In turn, Ancient Greek μυθολογία (mythología, 'story', 'lore', 'legends', or 'the telling of stories') combines the word mȳthos with the suffix -λογία (-logia, 'study') in order to mean 'romance, fiction, story-telling.' Accordingly, Plato used mythología as a general term for 'fiction' or 'story-telling' of any kind.
The Latin term was then adopted in Middle French as mythologie. Whether from French or Latin usage, English adopted the word "mythology" in the 15th century, initially meaning 'the exposition of a myth or myths,' 'the interpretation of fables,' or 'a book of such expositions'. The word is first attested in John Lydgate's Troy Book (c. 1425).

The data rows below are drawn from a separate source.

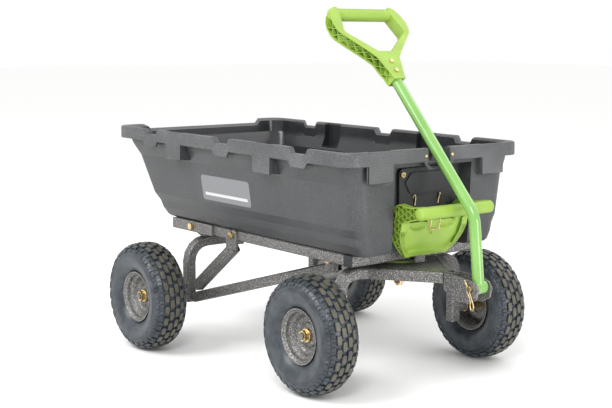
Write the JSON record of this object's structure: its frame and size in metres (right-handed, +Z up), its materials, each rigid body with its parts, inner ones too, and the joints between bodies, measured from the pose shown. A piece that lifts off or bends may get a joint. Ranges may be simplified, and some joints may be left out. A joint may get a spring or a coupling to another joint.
{
  "type": "garden dump cart",
  "caption": "Garden cart with a moulded tipping tub, steered front axle, swinging pull handle with a D grip, release lever and pneumatic wheels.",
  "frame": {"origin": "centre of the cart on the ground, with the pull handle parked on the tub", "axes": "+X towards the pull handle, +Y to the cart's left, +Z up"},
  "size_m": [1.088, 0.716, 0.8176],
  "materials": {
    "tub_poly": "textured rotomoulded polyethylene",
    "hammered_paint": "grey hammertone powder coat",
    "green_paint": "gloss powder coat",
    "lime_plastic": "satin moulded",
    "black_plastic": "satin moulded",
    "yellow_zinc": "yellow zinc plate",
    "tyre_rubber": "moulded rubber"
  },
  "bodies": {
    "chassis": {"rear_axle_arch": "hammered_paint", "tilt_pivot_bolt_r": "yellow_zinc", "tilt_pivot_bolt_l": "yellow_zinc", "diagonal_brace_r": "hammered_paint", "diagonal_brace_l": "hammered_paint", "rest_tab_bolt_r": "yellow_zinc", "rest_tab_bolt_l": "yellow_zinc", "lower_beam_r": "hammered_paint", "lower_beam_l": "hammered_paint", "kingpin_carrier": "hammered_paint", "carrier_bolt_r": "yellow_zinc", "carrier_bolt_l": "yellow_zinc", "kingpin_bolt": "yellow_zinc", "kingpin_nut": "yellow_zinc", "kingpin_thrust_disc": "lime_plastic", "axle_washer_rear_r": "yellow_zinc", "axle_washer_rear_l": "yellow_zinc", "axle_nut_rear_r": "yellow_zinc", "axle_nut_rear_l": "yellow_zinc"},
    "steering": {"steering_axle": "hammered_paint", "tongue_clevis": "hammered_paint", "axle_washer_front_r": "yellow_zinc", "axle_washer_front_l": "yellow_zinc", "axle_nut_front_r": "yellow_zinc", "axle_nut_front_l": "yellow_zinc"},
    "tub_body": {"tub": "tub_poly", "side_rail_r": "hammered_paint", "side_rail_l": "hammered_paint", "rail_splice_r": "hammered_paint", "rail_splice_l": "hammered_paint", "rail_splice_bolt_r": "yellow_zinc", "rail_splice_bolt_l": "yellow_zinc", "front_cross_rail": "hammered_paint", "rail_end_cap_r": "black_plastic", "rail_end_cap_l": "black_plastic", "latch_panel": "black_plastic", "panel_bolt_r": "yellow_zinc", "panel_bolt_l": "yellow_zinc", "lever_pivot_pin": "yellow_zinc"},
    "lever": {"release_lever": "lime_plastic", "latch_spring_bail": "yellow_zinc"},
    "hitch_pin": {"clevis_pin": "yellow_zinc", "hairpin_clip": "yellow_zinc"},
    "handle": {"pull_tube": "green_paint", "d_grip": "lime_plastic", "grip_screw_lower": "yellow_zinc", "grip_screw_upper": "yellow_zinc"},
    "wheel_rear_r": {"tyre_rear_r": "tyre_rubber", "wheel_rim_rear_r": "hammered_paint", "hub_sleeve_rear_r": "yellow_zinc"},
    "wheel_rear_l": {"tyre_rear_l": "tyre_rubber", "wheel_rim_rear_l": "hammered_paint", "hub_sleeve_rear_l": "yellow_zinc"},
    "wheel_front_r": {"tyre_front_r": "tyre_rubber", "wheel_rim_front_r": "hammered_paint", "hub_sleeve_front_r": "yellow_zinc"},
    "wheel_front_l": {"tyre_front_l": "tyre_rubber", "wheel_rim_front_l": "hammered_paint", "hub_sleeve_front_l": "yellow_zinc"}
  },
  "joints": [
    {"name": "tub_tilt", "type": "hinge", "parent": "chassis", "child": "tub_body", "pos_m": [-0.364, 0, 0.287], "axis": [0, 1, 0], "range_deg": [-75, 0]},
    {"name": "steering", "type": "hinge", "parent": "chassis", "child": "steering", "pos_m": [0.272, 0, 0.25], "axis": [0, 0, 1], "range_deg": [-8, 8]},
    {"name": "release_lever_pull", "type": "hinge", "parent": "tub_body", "child": "lever", "pos_m": [0.364, 0, 0.383], "axis": [0, 1, 0], "range_deg": [-14, 0], "stiffness_Nm_per_rad": 1, "springref_deg": 34.38},
    {"name": "hitch_pin_turn", "type": "hinge", "parent": "steering", "child": "hitch_pin", "pos_m": [0.524, 0, 0.24], "axis": [0, 1, 0], "range_deg": [0, 105]},
    {"name": "handle_pitch", "type": "hinge", "parent": "hitch_pin", "child": "handle", "pos_m": [0.524, 0, 0.24], "axis": [0, 1, 0], "range_deg": [0, 140]},
    {"name": "wheel_rear_r_spin", "type": "hinge", "parent": "chassis", "child": "wheel_rear_r", "pos_m": [-0.294, -0.314, 0.13], "axis": [0, 1, 0], "continuous": true},
    {"name": "wheel_rear_l_spin", "type": "hinge", "parent": "chassis", "child": "wheel_rear_l", "pos_m": [-0.294, 0.314, 0.13], "axis": [0, 1, 0], "continuous": true},
    {"name": "wheel_front_r_spin", "type": "hinge", "parent": "steering", "child": "wheel_front_r", "pos_m": [0.272, -0.25, 0.13], "axis": [0, 1, 0], "continuous": true},
    {"name": "wheel_front_l_spin", "type": "hinge", "parent": "steering", "child": "wheel_front_l", "pos_m": [0.272, 0.25, 0.13], "axis": [0, 1, 0], "continuous": true}
  ],
  "couplings": [
    {"joint": "hitch_pin_turn", "follows": "tub_tilt", "ratio": -1.4}
  ]
}
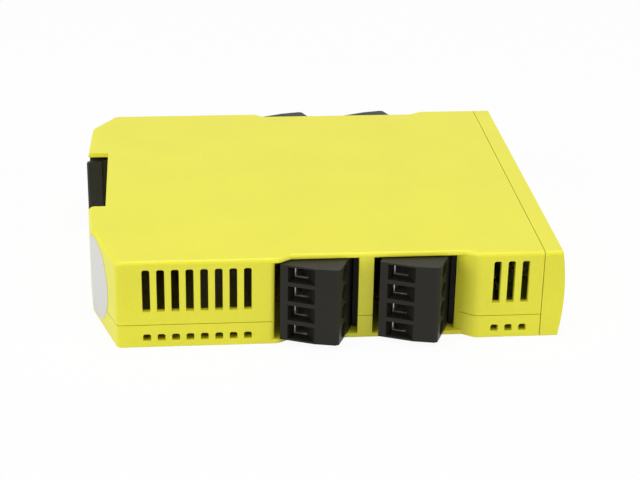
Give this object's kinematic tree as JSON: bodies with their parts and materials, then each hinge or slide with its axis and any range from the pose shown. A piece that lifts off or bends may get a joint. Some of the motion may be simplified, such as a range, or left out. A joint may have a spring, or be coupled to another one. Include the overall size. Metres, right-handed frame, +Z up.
{
  "type": "safety relay",
  "caption": "Slim yellow rail-mounted safety relay lying on its broad side, with vented sides, pluggable screw terminals, a rail notch and a sprung rail latch.",
  "frame": {"origin": "under the middle of the whole relay, on the broad side that it lies on", "axes": "+X from the rail side to the operator's front, Y between the two terminal sides (-Y is the top when the relay is on its rail), +Z up across the width"},
  "size_m": [0.116, 0.1078, 0.0225],
  "materials": {
    "housing_yellow": "fine moulded grain",
    "plug_black": "satin moulded",
    "header_black": "satin moulded",
    "latch_black": "satin moulded",
    "clear_plastic": "clear, polished ends",
    "spring_steel": "drawn wire",
    "zinc_steel": "zinc plated",
    "tinned_copper": "tin plated",
    "board_green": "solder resist",
    "relay_case": "satin moulded",
    "capacitor_sleeve": "shrunk sleeve",
    "chip_black": "moulded",
    "lamp_lens": "clear lens"
  },
  "bodies": {
    "housing": {"upper_shell": "housing_yellow", "lower_shell": "housing_yellow", "front_cap": "housing_yellow", "light_pipes": "clear_plastic", "latch_spring": "spring_steel", "main_board": "board_green", "safety_relay_1": "relay_case", "safety_relay_2": "relay_case", "capacitors": "capacitor_sleeve", "control_chips": "chip_black", "status_lamps": "lamp_lens", "header_top_rear": "header_black", "header_pins_top_rear": "tinned_copper", "header_top_front": "header_black", "header_pins_top_front": "tinned_copper", "header_bottom_rear": "header_black", "header_pins_bottom_rear": "tinned_copper", "header_bottom_front": "header_black", "header_pins_bottom_front": "tinned_copper"},
    "latch": {"rail_latch": "latch_black"},
    "plug_top_rear": {"plug_top_rear": "plug_black", "contacts_top_rear": "tinned_copper"},
    "cage_top_rear_1": {"clamp_cage_top_rear_1": "zinc_steel"},
    "screw_top_rear_1": {"clamp_screw_top_rear_1": "zinc_steel"},
    "cage_top_rear_2": {"clamp_cage_top_rear_2": "zinc_steel"},
    "screw_top_rear_2": {"clamp_screw_top_rear_2": "zinc_steel"},
    "cage_top_rear_3": {"clamp_cage_top_rear_3": "zinc_steel"},
    "screw_top_rear_3": {"clamp_screw_top_rear_3": "zinc_steel"},
    "cage_top_rear_4": {"clamp_cage_top_rear_4": "zinc_steel"},
    "screw_top_rear_4": {"clamp_screw_top_rear_4": "zinc_steel"},
    "plug_top_front": {"plug_top_front": "plug_black", "contacts_top_front": "tinned_copper"},
    "cage_top_front_1": {"clamp_cage_top_front_1": "zinc_steel"},
    "screw_top_front_1": {"clamp_screw_top_front_1": "zinc_steel"},
    "cage_top_front_2": {"clamp_cage_top_front_2": "zinc_steel"},
    "screw_top_front_2": {"clamp_screw_top_front_2": "zinc_steel"},
    "cage_top_front_3": {"clamp_cage_top_front_3": "zinc_steel"},
    "screw_top_front_3": {"clamp_screw_top_front_3": "zinc_steel"},
    "cage_top_front_4": {"clamp_cage_top_front_4": "zinc_steel"},
    "screw_top_front_4": {"clamp_screw_top_front_4": "zinc_steel"},
    "plug_bottom_rear": {"plug_bottom_rear": "plug_black", "contacts_bottom_rear": "tinned_copper"},
    "cage_bottom_rear_1": {"clamp_cage_bottom_rear_1": "zinc_steel"},
    "screw_bottom_rear_1": {"clamp_screw_bottom_rear_1": "zinc_steel"},
    "cage_bottom_rear_2": {"clamp_cage_bottom_rear_2": "zinc_steel"},
    "screw_bottom_rear_2": {"clamp_screw_bottom_rear_2": "zinc_steel"},
    "cage_bottom_rear_3": {"clamp_cage_bottom_rear_3": "zinc_steel"},
    "screw_bottom_rear_3": {"clamp_screw_bottom_rear_3": "zinc_steel"},
    "cage_bottom_rear_4": {"clamp_cage_bottom_rear_4": "zinc_steel"},
    "screw_bottom_rear_4": {"clamp_screw_bottom_rear_4": "zinc_steel"},
    "plug_bottom_front": {"plug_bottom_front": "plug_black", "contacts_bottom_front": "tinned_copper"},
    "cage_bottom_front_1": {"clamp_cage_bottom_front_1": "zinc_steel"},
    "screw_bottom_front_1": {"clamp_screw_bottom_front_1": "zinc_steel"},
    "cage_bottom_front_2": {"clamp_cage_bottom_front_2": "zinc_steel"},
    "screw_bottom_front_2": {"clamp_screw_bottom_front_2": "zinc_steel"},
    "cage_bottom_front_3": {"clamp_cage_bottom_front_3": "zinc_steel"},
    "screw_bottom_front_3": {"clamp_screw_bottom_front_3": "zinc_steel"},
    "cage_bottom_front_4": {"clamp_cage_bottom_front_4": "zinc_steel"},
    "screw_bottom_front_4": {"clamp_screw_bottom_front_4": "zinc_steel"}
  },
  "joints": [
    {"name": "latch_release", "type": "slide", "parent": "housing", "child": "latch", "axis": [0, 1, 0], "range_m": [0, 0.004], "stiffness_N_per_m": 1500, "springref_m": -0.002, "deforming": ["latch_spring"]},
    {"name": "plug_top_rear_draw", "type": "slide", "parent": "housing", "child": "plug_top_rear", "axis": [-0.342, -0.9397, 0], "range_m": [0, 0.02]},
    {"name": "cage_top_rear_1_rise", "type": "slide", "parent": "plug_top_rear", "child": "cage_top_rear_1", "axis": [0.9397, -0.342, 0], "range_m": [0, 0.0022]},
    {"name": "screw_top_rear_1_turn", "type": "hinge", "parent": "plug_top_rear", "child": "screw_top_rear_1", "pos_m": [0.00208, -0.04929, 0.0037], "axis": [-0.9397, 0.342, 0], "range_deg": [0, 1584.5]},
    {"name": "cage_top_rear_2_rise", "type": "slide", "parent": "plug_top_rear", "child": "cage_top_rear_2", "axis": [0.9397, -0.342, 0], "range_m": [0, 0.0022]},
    {"name": "screw_top_rear_2_turn", "type": "hinge", "parent": "plug_top_rear", "child": "screw_top_rear_2", "pos_m": [0.00208, -0.04929, 0.0087], "axis": [-0.9397, 0.342, 0], "range_deg": [0, 1584.5]},
    {"name": "cage_top_rear_3_rise", "type": "slide", "parent": "plug_top_rear", "child": "cage_top_rear_3", "axis": [0.9397, -0.342, 0], "range_m": [0, 0.0022]},
    {"name": "screw_top_rear_3_turn", "type": "hinge", "parent": "plug_top_rear", "child": "screw_top_rear_3", "pos_m": [0.00208, -0.04929, 0.0137], "axis": [-0.9397, 0.342, 0], "range_deg": [0, 1584.5]},
    {"name": "cage_top_rear_4_rise", "type": "slide", "parent": "plug_top_rear", "child": "cage_top_rear_4", "axis": [0.9397, -0.342, 0], "range_m": [0, 0.0022]},
    {"name": "screw_top_rear_4_turn", "type": "hinge", "parent": "plug_top_rear", "child": "screw_top_rear_4", "pos_m": [0.00208, -0.04929, 0.0187], "axis": [-0.9397, 0.342, 0], "range_deg": [0, 1584.5]},
    {"name": "plug_top_front_draw", "type": "slide", "parent": "housing", "child": "plug_top_front", "axis": [-0.342, -0.9397, 0], "range_m": [0, 0.02]},
    {"name": "cage_top_front_1_rise", "type": "slide", "parent": "plug_top_front", "child": "cage_top_front_1", "axis": [0.9397, -0.342, 0], "range_m": [0, 0.0022]},
    {"name": "screw_top_front_1_turn", "type": "hinge", "parent": "plug_top_front", "child": "screw_top_front_1", "pos_m": [0.02583, -0.04929, 0.0037], "axis": [-0.9397, 0.342, 0], "range_deg": [0, 1584.5]},
    {"name": "cage_top_front_2_rise", "type": "slide", "parent": "plug_top_front", "child": "cage_top_front_2", "axis": [0.9397, -0.342, 0], "range_m": [0, 0.0022]},
    {"name": "screw_top_front_2_turn", "type": "hinge", "parent": "plug_top_front", "child": "screw_top_front_2", "pos_m": [0.02583, -0.04929, 0.0087], "axis": [-0.9397, 0.342, 0], "range_deg": [0, 1584.5]},
    {"name": "cage_top_front_3_rise", "type": "slide", "parent": "plug_top_front", "child": "cage_top_front_3", "axis": [0.9397, -0.342, 0], "range_m": [0, 0.0022]},
    {"name": "screw_top_front_3_turn", "type": "hinge", "parent": "plug_top_front", "child": "screw_top_front_3", "pos_m": [0.02583, -0.04929, 0.0137], "axis": [-0.9397, 0.342, 0], "range_deg": [0, 1584.5]},
    {"name": "cage_top_front_4_rise", "type": "slide", "parent": "plug_top_front", "child": "cage_top_front_4", "axis": [0.9397, -0.342, 0], "range_m": [0, 0.0022]},
    {"name": "screw_top_front_4_turn", "type": "hinge", "parent": "plug_top_front", "child": "screw_top_front_4", "pos_m": [0.02583, -0.04929, 0.0187], "axis": [-0.9397, 0.342, 0], "range_deg": [0, 1584.5]},
    {"name": "plug_bottom_rear_draw", "type": "slide", "parent": "housing", "child": "plug_bottom_rear", "axis": [-0.342, 0.9397, 0], "range_m": [0, 0.02]},
    {"name": "cage_bottom_rear_1_rise", "type": "slide", "parent": "plug_bottom_rear", "child": "cage_bottom_rear_1", "axis": [0.9397, 0.342, 0], "range_m": [0, 0.0022]},
    {"name": "screw_bottom_rear_1_turn", "type": "hinge", "parent": "plug_bottom_rear", "child": "screw_bottom_rear_1", "pos_m": [0.00208, 0.04929, 0.0187], "axis": [-0.9397, -0.342, 0], "range_deg": [0, 1584.5]},
    {"name": "cage_bottom_rear_2_rise", "type": "slide", "parent": "plug_bottom_rear", "child": "cage_bottom_rear_2", "axis": [0.9397, 0.342, 0], "range_m": [0, 0.0022]},
    {"name": "screw_bottom_rear_2_turn", "type": "hinge", "parent": "plug_bottom_rear", "child": "screw_bottom_rear_2", "pos_m": [0.00208, 0.04929, 0.0137], "axis": [-0.9397, -0.342, 0], "range_deg": [0, 1584.5]},
    {"name": "cage_bottom_rear_3_rise", "type": "slide", "parent": "plug_bottom_rear", "child": "cage_bottom_rear_3", "axis": [0.9397, 0.342, 0], "range_m": [0, 0.0022]},
    {"name": "screw_bottom_rear_3_turn", "type": "hinge", "parent": "plug_bottom_rear", "child": "screw_bottom_rear_3", "pos_m": [0.00208, 0.04929, 0.0087], "axis": [-0.9397, -0.342, 0], "range_deg": [0, 1584.5]},
    {"name": "cage_bottom_rear_4_rise", "type": "slide", "parent": "plug_bottom_rear", "child": "cage_bottom_rear_4", "axis": [0.9397, 0.342, 0], "range_m": [0, 0.0022]},
    {"name": "screw_bottom_rear_4_turn", "type": "hinge", "parent": "plug_bottom_rear", "child": "screw_bottom_rear_4", "pos_m": [0.00208, 0.04929, 0.0037], "axis": [-0.9397, -0.342, 0], "range_deg": [0, 1584.5]},
    {"name": "plug_bottom_front_draw", "type": "slide", "parent": "housing", "child": "plug_bottom_front", "axis": [-0.342, 0.9397, 0], "range_m": [0, 0.02]},
    {"name": "cage_bottom_front_1_rise", "type": "slide", "parent": "plug_bottom_front", "child": "cage_bottom_front_1", "axis": [0.9397, 0.342, 0], "range_m": [0, 0.0022]},
    {"name": "screw_bottom_front_1_turn", "type": "hinge", "parent": "plug_bottom_front", "child": "screw_bottom_front_1", "pos_m": [0.02583, 0.04929, 0.0187], "axis": [-0.9397, -0.342, 0], "range_deg": [0, 1584.5]},
    {"name": "cage_bottom_front_2_rise", "type": "slide", "parent": "plug_bottom_front", "child": "cage_bottom_front_2", "axis": [0.9397, 0.342, 0], "range_m": [0, 0.0022]},
    {"name": "screw_bottom_front_2_turn", "type": "hinge", "parent": "plug_bottom_front", "child": "screw_bottom_front_2", "pos_m": [0.02583, 0.04929, 0.0137], "axis": [-0.9397, -0.342, 0], "range_deg": [0, 1584.5]},
    {"name": "cage_bottom_front_3_rise", "type": "slide", "parent": "plug_bottom_front", "child": "cage_bottom_front_3", "axis": [0.9397, 0.342, 0], "range_m": [0, 0.0022]},
    {"name": "screw_bottom_front_3_turn", "type": "hinge", "parent": "plug_bottom_front", "child": "screw_bottom_front_3", "pos_m": [0.02583, 0.04929, 0.0087], "axis": [-0.9397, -0.342, 0], "range_deg": [0, 1584.5]},
    {"name": "cage_bottom_front_4_rise", "type": "slide", "parent": "plug_bottom_front", "child": "cage_bottom_front_4", "axis": [0.9397, 0.342, 0], "range_m": [0, 0.0022]},
    {"name": "screw_bottom_front_4_turn", "type": "hinge", "parent": "plug_bottom_front", "child": "screw_bottom_front_4", "pos_m": [0.02583, 0.04929, 0.0037], "axis": [-0.9397, -0.342, 0], "range_deg": [0, 1584.5]}
  ],
  "couplings": [
    {"joint": "screw_top_rear_1_turn", "follows": "cage_top_rear_1_rise", "rad_per_m": 12566},
    {"joint": "screw_top_rear_2_turn", "follows": "cage_top_rear_2_rise", "rad_per_m": 12566},
    {"joint": "screw_top_rear_3_turn", "follows": "cage_top_rear_3_rise", "rad_per_m": 12566},
    {"joint": "screw_top_rear_4_turn", "follows": "cage_top_rear_4_rise", "rad_per_m": 12566},
    {"joint": "screw_top_front_1_turn", "follows": "cage_top_front_1_rise", "rad_per_m": 12566},
    {"joint": "screw_top_front_2_turn", "follows": "cage_top_front_2_rise", "rad_per_m": 12566},
    {"joint": "screw_top_front_3_turn", "follows": "cage_top_front_3_rise", "rad_per_m": 12566},
    {"joint": "screw_top_front_4_turn", "follows": "cage_top_front_4_rise", "rad_per_m": 12566},
    {"joint": "screw_bottom_rear_1_turn", "follows": "cage_bottom_rear_1_rise", "rad_per_m": 12566},
    {"joint": "screw_bottom_rear_2_turn", "follows": "cage_bottom_rear_2_rise", "rad_per_m": 12566},
    {"joint": "screw_bottom_rear_3_turn", "follows": "cage_bottom_rear_3_rise", "rad_per_m": 12566},
    {"joint": "screw_bottom_rear_4_turn", "follows": "cage_bottom_rear_4_rise", "rad_per_m": 12566},
    {"joint": "screw_bottom_front_1_turn", "follows": "cage_bottom_front_1_rise", "rad_per_m": 12566},
    {"joint": "screw_bottom_front_2_turn", "follows": "cage_bottom_front_2_rise", "rad_per_m": 12566},
    {"joint": "screw_bottom_front_3_turn", "follows": "cage_bottom_front_3_rise", "rad_per_m": 12566},
    {"joint": "screw_bottom_front_4_turn", "follows": "cage_bottom_front_4_rise", "rad_per_m": 12566}
  ]
}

From Lydgate until the 17th or 18th century, "mythology" meant a moral, fable, allegory or a parable, or collection of traditional stories, understood to be false. It came eventually to be applied to similar bodies of traditional stories among other polytheistic cultures around the world.
Thus "mythology" entered the English language before "myth". Johnson's Dictionary, for example, has an entry for mythology, but not for myth. Indeed, the Greek loanword mythos (pl. mythoi) and Latinate mythus (pl. mythi) both appeared in English before the first example of "myth" in 1830.
Comparative mythology is a systematic comparison of myths from different cultures. It seeks to discover underlying themes that are common to the myths of multiple cultures. In some cases, comparative mythologists use the similarities between separate mythologies to argue that those mythologies have a common source. This source may inspire myths or provide a common "protomythology" that diverged into the mythologies of each culture.
A number of commentators have argued that myths function to form and shape society and social behaviour. Eliade argued that one of the foremost functions of myth is to establish models for behavior and that myths may provide a religious experience. By telling or reenacting myths, members of traditional societies detach themselves from the present, returning to the mythical age, thereby coming closer to the divine.